### Task
Check every line for the word "scene" and state how many lines have it. Reply with the number alone.
——————
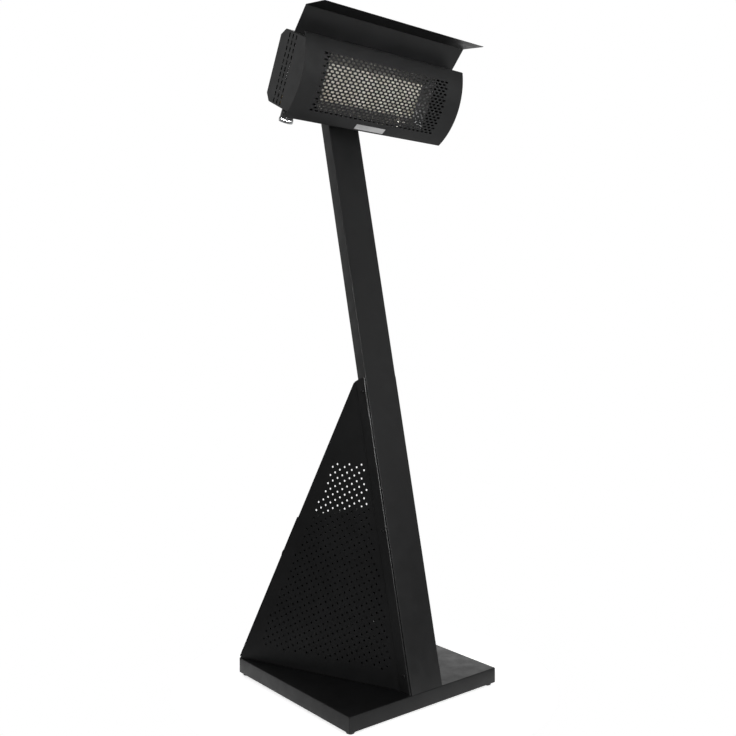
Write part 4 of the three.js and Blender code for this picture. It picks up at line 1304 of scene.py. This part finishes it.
def times(*socks):
    out = socks[0]
    for v in socks[1:]:
        out = mathn(wt, "MULTIPLY", out, v)
    return out


behind = times(
    slope("Y", 0.15, 0.65, 0.0, 0.62),
    slope("X", -0.2, 0.5, 0.8, 1.75),
    slope("Z", -0.25, -0.02, 0.0, 1.0),
)
glow = times(
    slope("X", -0.2, -0.5, 0.0, 0.70),
    slope("Y", 0.45, 0.75, 0.0, 1.0),
    slope("Z", -0.20, -0.06, 0.0, 1.0),
    slope("Z", 0.14, 0.0, 0.0, 1.0),
)
beside = times(slope("X", -0.1, 0.7, 0.0, 0.20), slope("Z", -0.35, 0.02, 0.5, 1.0))
below = times(slope("X", 0.2, 0.7, 0.0, 0.35), slope("Z", -0.1, -0.5, 0.0, 1.0))
sky = mathn(wt, "ADD", mathn(wt, "ADD", behind, beside), mathn(wt, "ADD", below, glow))
sky = mathn(wt, "ADD", sky, 0.05)
wt.links.new(sky, lit.inputs["Color"])
lp = wt.nodes.new("ShaderNodeLightPath")
mx = wt.nodes.new("ShaderNodeMixShader")
wt.links.new(lp.outputs["Is Camera Ray"], mx.inputs[0])
wt.links.new(lit.outputs[0], mx.inputs[1])
wt.links.new(seen.outputs[0], mx.inputs[2])
wt.links.new(mx.outputs[0], wo.inputs[0])


def area(name, loc, target, size, power, size_y=None, spread=180.0):
    d = bpy.data.lights.new(name, "AREA")
    d.energy = power
    d.shape = "RECTANGLE"
    d.size = size
    d.size_y = size_y or size
    d.spread = math.radians(spread)
    o = bpy.data.objects.new(name, d)
    o.location = loc
    o.rotation_euler = (Vector(target) - Vector(loc)).to_track_quat("-Z", "Y").to_euler()
    scene.collection.objects.link(o)
    return o


area("softbox_right", (2.3, -2.35, 1.95), (0, -0.2, 1.0), 0.9, 3.0, 1.3)
area("key_front", (-0.5, -3.6, 1.5), (0, -0.1, 1.9), 0.9, 60)
area("key_head", (-2.2, -2.75, 1.0), (0.02, -0.12, 1.9), 0.5, 3.0, spread=24)
area("edge_left", (-2.9, -2.6, 2.2), (0, -0.1, 1.0), 0.6, 10, spread=60)

lo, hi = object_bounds()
——————
### Exercise answer
2